Erdrich’s story of a young boy’s accidental shooting and its many consequences for two Native American families was praised by the critics circle as an “arresting” narrative with historical sweep. “LaRose” wasn’t a book about contemporary politics, but the author, like other speakers Thursday night, said she regarded the creative process as an essential act of resistance during a time of “fake news” and attacks against the press.
“The truth is being assaulted, not only in our country, but all over the world,” she said, addressing the writers and critics gathered at the New School auditorium in Manhattan. “We have to go after the truth. … Let us be fierce and dangerous about the truth.”
The nonfiction prize went to Matthew Desmond’s “Evicted: Poverty and Profit in the American City,” one of many recent books about the class divide that have received increased attention since the political rise of Donald Trump. Other winners announced Thursday night were Hope Jahren’s “Lab Girl” for autobiography, Ruth Franklin’s “Shirley Jackson” for biography, Ishion Hutchinson’s “House of Lords and Commons” for poetry and Carol Anderson’s “White Rage: The Unspoken Truth of Our Racial Divide” for criticism.

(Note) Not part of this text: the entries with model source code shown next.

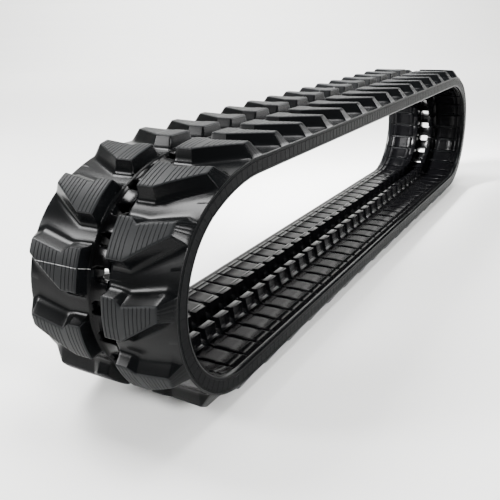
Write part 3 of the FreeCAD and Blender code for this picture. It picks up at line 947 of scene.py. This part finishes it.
def soft_lamp(name, place, aim, size, power, spread):
    """Square area lamp, turned to its aim."""
    light = bpy.data.lights.new(name, "AREA")
    light.energy = power
    light.size = size
    light.spread = math.radians(spread)
    lamp = bpy.data.objects.new(name, light)
    lamp.location = place
    lamp.rotation_euler = (Vector(aim) - Vector(place)).to_track_quat("-Z", "Y").to_euler()
    return lamp


def product_camera():
    """Camera near the front bend, looking along the loop and down."""
    yaw, pitch, roll = CAMERA_YAW, CAMERA_PITCH, CAMERA_ROLL
    forward = Vector((math.sin(yaw) * math.cos(pitch), math.cos(yaw) * math.cos(pitch), -math.sin(pitch)))
    right = Vector((math.cos(yaw), -math.sin(yaw), 0.0))
    up = right.cross(forward)
    x_axis = right * math.cos(roll) + up * math.sin(roll)
    y_axis = up * math.cos(roll) - right * math.sin(roll)
    turn = Matrix((x_axis, y_axis, -forward)).transposed().to_4x4()
    lens = bpy.data.cameras.new("product_camera")
    lens.lens = CAMERA_LENS
    lens.sensor_width = 36.0
    lens.clip_start = 0.05
    camera = bpy.data.objects.new("product_camera", lens)
    camera.matrix_world = Matrix.Translation(CAMERA_PLACE) @ turn
    return camera


class TRACK_OT_stage(bpy.types.Operator):
    """Sets the pale floor, the soft lights and the camera"""

    bl_idname = "track.stage"
    bl_label = "Stage"

    def execute(self, context):
        c = context.scene.track_finish
        floor = bpy.data.objects.new("studio_floor", sweep_mesh())
        context.scene.collection.objects.link(floor)
        floor.data.materials.append(studio_paint(c.floor))
        world = bpy.data.worlds.new("Soft studio")
        context.scene.world = world
        world.use_nodes = True
        world.node_tree.nodes["Background"].inputs["Color"].default_value = (1.0, 1.0, 1.0, 1.0)
        world.node_tree.nodes["Background"].inputs["Strength"].default_value = 0.24
        for lamp in [soft_lamp(*row) for row in LAMPS]:
            context.scene.collection.objects.link(lamp)
        camera = product_camera()
        context.scene.collection.objects.link(camera)
        context.scene.camera = camera
        return {"FINISHED"}


class TRACK_PT_panel(bpy.types.Panel):
    """Sizes, colours and steps of the track"""

    bl_idname = "TRACK_PT_panel"
    bl_label = "Rubber track"
    bl_space_type = "VIEW_3D"
    bl_region_type = "UI"
    bl_category = "Track"

    def draw(self, context):
        scene = context.scene
        for group in (scene.track_loop, scene.track_belt, scene.track_finish):
            box = self.layout.box()
            for name in group.bl_rna.properties.keys():
                if name not in ("rna_type", "name"):
                    box.prop(group, name)
        for operator in OPERATORS:
            self.layout.operator(operator.bl_idname)


GROUPS = (LoopSizes, BeltSizes, FinishColours)
OPERATORS = (TRACK_OT_bands, TRACK_OT_core_pieces, TRACK_OT_cores, TRACK_OT_stage)


def register():
    for cls in GROUPS + OPERATORS + (TRACK_PT_panel,):
        bpy.utils.register_class(cls)
    bpy.types.Scene.track_loop = bpy.props.PointerProperty(type=LoopSizes)
    bpy.types.Scene.track_belt = bpy.props.PointerProperty(type=BeltSizes)
    bpy.types.Scene.track_finish = bpy.props.PointerProperty(type=FinishColours)


def unregister():
    del bpy.types.Scene.track_finish
    del bpy.types.Scene.track_belt
    del bpy.types.Scene.track_loop
    for cls in reversed(GROUPS + OPERATORS + (TRACK_PT_panel,)):
        bpy.utils.unregister_class(cls)


def main():
    register()
    bpy.ops.track.bands()
    bpy.ops.track.core_pieces()
    bpy.ops.track.cores()
    bpy.ops.track.stage()


if __name__ == "__main__":
    main()
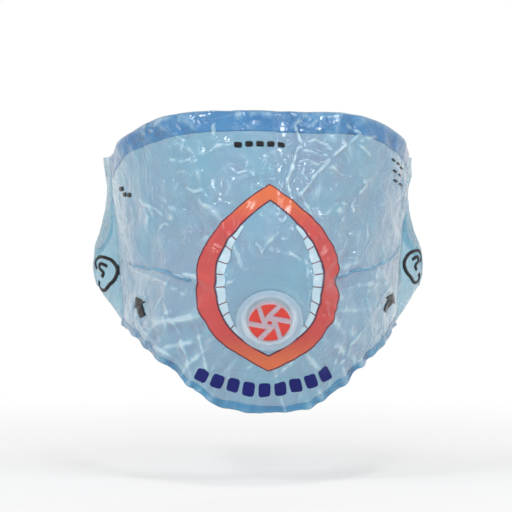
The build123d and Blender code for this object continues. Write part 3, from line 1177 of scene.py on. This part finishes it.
stage = {
    "floorHeight": -0.125,
    "floorSize": 6.0,
    "floorColor": (0.88, 0.88, 0.88),
    "shadowShare": 0.75,
    "shadowReach": 0.55,
    "worldStrength": 0.34,
}


def seenDirectly(tree):
    # 1 for rays that look at the background, straight or by a reflection
    rays = node(tree, "ShaderNodeLightPath")
    first = node(tree, "ShaderNodeMath", operation="MAXIMUM")
    second = node(tree, "ShaderNodeMath", operation="MAXIMUM")
    tree.links.new(rays.outputs["Is Camera Ray"], first.inputs[0])
    tree.links.new(rays.outputs["Is Glossy Ray"], first.inputs[1])
    tree.links.new(first.outputs["Value"], second.inputs[0])
    tree.links.new(rays.outputs["Is Transmission Ray"], second.inputs[1])
    return second.outputs["Value"]


def makeFloor():
    bm = bmesh.new()
    bmesh.ops.create_grid(bm, x_segments=8, y_segments=8, size=stage["floorSize"])
    bmesh.ops.translate(bm, verts=bm.verts, vec=(0, 0, stage["floorHeight"]))
    material, tree, shader = newMaterial("paleFloor", stage["floorColor"], 0.9)
    glow = node(tree, "ShaderNodeEmission", Strength=1.0)
    glow.inputs["Color"].default_value = (1, 1, 1, 1)
    share = node(tree, "ShaderNodeMath", operation="MULTIPLY")
    place = node(tree, "ShaderNodeTexCoord")
    away = node(tree, "ShaderNodeVectorMath", operation="LENGTH")
    reach = node(tree, "ShaderNodeMapRange", interpolation_type="SMOOTHSTEP")
    reach.inputs["From Max"].default_value = stage["shadowReach"]
    reach.inputs["To Min"].default_value = 1 - stage["shadowShare"]
    tree.links.new(place.outputs["Object"], away.inputs[0])
    tree.links.new(away.outputs["Value"], reach.inputs["Value"])
    tree.links.new(reach.outputs["Result"], share.inputs[1])
    mix = node(tree, "ShaderNodeMixShader")
    tree.links.new(seenDirectly(tree), share.inputs[0])
    tree.links.new(share.outputs["Value"], mix.inputs["Fac"])
    tree.links.new(shader.outputs["BSDF"], mix.inputs[1])
    tree.links.new(glow.outputs["Emission"], mix.inputs[2])
    tree.links.new(mix.outputs["Shader"], tree.nodes["Material Output"].inputs["Surface"])
    floor = newPiece("floor", bm, material)


def makeLamp(name, place, size, power, glossy):
    data = bpy.data.lights.new(name, "AREA")
    data.size = size
    data.energy = power
    lamp = bpy.data.objects.new(name, data)
    bpy.context.scene.collection.objects.link(lamp)
    lamp.location = place
    way = Vector(lampAim) - Vector(place)
    lamp.rotation_euler = way.to_track_quat("-Z", "Y").to_euler()
    lamp.visible_glossy = glossy


def makeWorld():
    world = bpy.data.worlds.new("studio")
    bpy.context.scene.world = world
    world.use_nodes = True
    tree = world.node_tree
    plain = tree.nodes["Background"]
    plain.inputs["Color"].default_value = (1, 1, 1, 1)
    plain.inputs["Strength"].default_value = stage["worldStrength"]
    white = node(tree, "ShaderNodeBackground", Strength=1.0)
    white.inputs["Color"].default_value = (1, 1, 1, 1)
    mix = node(tree, "ShaderNodeMixShader")
    tree.links.new(seenDirectly(tree), mix.inputs["Fac"])
    tree.links.new(plain.outputs["Background"], mix.inputs[1])
    tree.links.new(white.outputs["Background"], mix.inputs[2])
    tree.links.new(mix.outputs["Shader"], tree.nodes["World Output"].inputs["Surface"])


cameraPlace = {
    "aim": (-0.0015, 0, -0.020),
    "distance": 1.0,
    "turn": -2.4,
    "lens": 140.6,
    "sensor": 36,
}


def makeCamera():
    data = bpy.data.cameras.new("camera")
    data.lens = cameraPlace["lens"]
    data.sensor_width = cameraPlace["sensor"]
    camera = bpy.data.objects.new("camera", data)
    bpy.context.scene.collection.objects.link(camera)
    aim = Vector(cameraPlace["aim"])
    turn = math.radians(cameraPlace["turn"])
    away = Vector((math.sin(turn), -math.cos(turn), 0)) * cameraPlace["distance"]
    camera.location = aim + away
    camera.rotation_euler = (-away).to_track_quat("-Z", "Y").to_euler()
    bpy.context.scene.camera = camera


lampAim = (0, -0.05, -0.02)
lamps = {
    # place, size, power, and whether it is seen in reflections
    "softLeft": ((-0.9, -0.7, 0.8), 0.6, 3.0, False),
    "softBack": ((0.3, 1.2, 0.6), 0.8, 6.5, False),
    "keyLeft": ((-0.62, -0.72, 0.72), 0.17, 1.9, True),
    "keyRight": ((0.66, -0.74, 0.70), 0.19, 2.3, True),
    "keyTop": ((0.12, -0.45, 1.05), 0.18, 2.6, True),
    "flashFront": ((-0.20, -1.10, 0.32), 0.04, 1.0, True),
    "flashSide": ((0.42, -1.05, 0.18), 0.04, 0.8, True),
    "glintLow": ((0.30, -1.00, -0.50), 0.15, 0.9, True),
    "sideLeft": ((-1.1, -0.45, 0.15), 0.15, 1.0, True),
    "sideRight": ((1.15, -0.40, 0.10), 0.15, 1.0, True),
}

print("stage, lamps and camera")
makeFloor()
makeWorld()
for name, (place, size, power, glossy) in lamps.items():
    makeLamp(name, place, size, power, glossy)
makeCamera()
bpy.context.scene.view_settings.view_transform = "Standard"
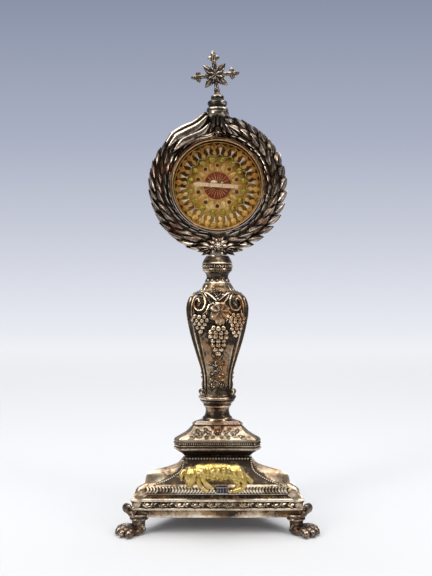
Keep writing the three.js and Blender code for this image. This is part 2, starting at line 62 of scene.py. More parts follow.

The critics also gave a prize for best debut book to Yaa Gyasi, for her novel “Homegoing.” Michelle Dean, whose work has appeared in The Guardian, The New Republic and elsewhere, was cited for excellence in reviewing.
Margaret Atwood, whose “The Handmaid’s Tale” has returned to best-seller lists more than 30 years after its original release, was presented an honorary award for lifetime achievement. “The Handmaid’s Tale” is part of another Trump-influenced trend — increased sales for dystopian fiction — and a book Atwood has said is more realistic than she had desired. On Thursday, she wryly expressed gratitude that she was permitted to enter the U.S. from her native Canada, a reference to Trump’s policies on immigration and border control. Like Erdrich, she urged the writers and critics in the room to press on with their work and noted that in many countries what they were doing would be illegal.
“I hope there will be fewer such places,” she added, “but I’m not holding my breath.”
The critics circle was founded in 1974 and consists of nearly 600 critics and book review editors from around the country.